Argentina’s drug regulator, Anmar, after carrying out a comprehensive test, confirmed that there was bacterial contamination in the deceased patients, and they were in ampoules from two fentaNYL batches prepared by the company. Notably, the substance had been widely circulated, as per the investigators.
However, Ariel García Furfaro, the owner of the controversial pharmaceutical firm, denied the allegations, asserting that the deaths could not be directly attributed to their company’s product. He claimed his company pulled it from the market itself, and claimed that if the ampoules were contaminated, it could be that someone had planted them.
The patients infected with the bacteria were hospitalised for unrelated conditions and were given the drug for pain relief. fentaNYL is a synthetic opioid approved for pain relief and anesthetic, and is 100 times more powerful than morphine. As per estimates, the contamination may have affected more than 300,000 ampoules distributed across Buenos Aires province, Santa Fe, Córdoba, Formosa and Buenos Aires city.

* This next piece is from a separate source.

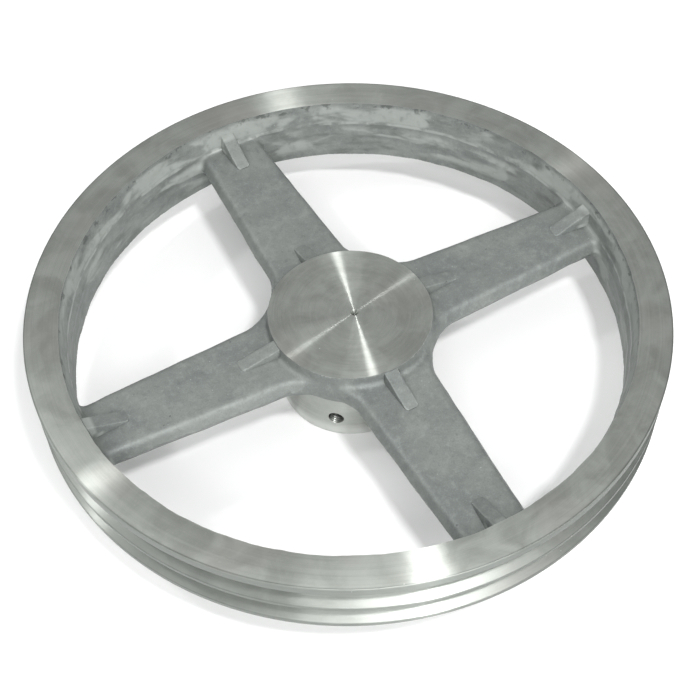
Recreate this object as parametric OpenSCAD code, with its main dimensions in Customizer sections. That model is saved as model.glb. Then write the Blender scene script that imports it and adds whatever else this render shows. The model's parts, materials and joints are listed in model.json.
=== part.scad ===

The fentaNYL caused their death within days, and the death toll is climbing day by day as investigators are looking into more cases of patients’ death in recent months after receiving the drug.
However, authorities have not filed any charges so far. Notably, the court has named 24 people involved in the manufacture and sale of the opioid as suspects, prohibiting them from leaving Argentina. The court has also frozen their assets.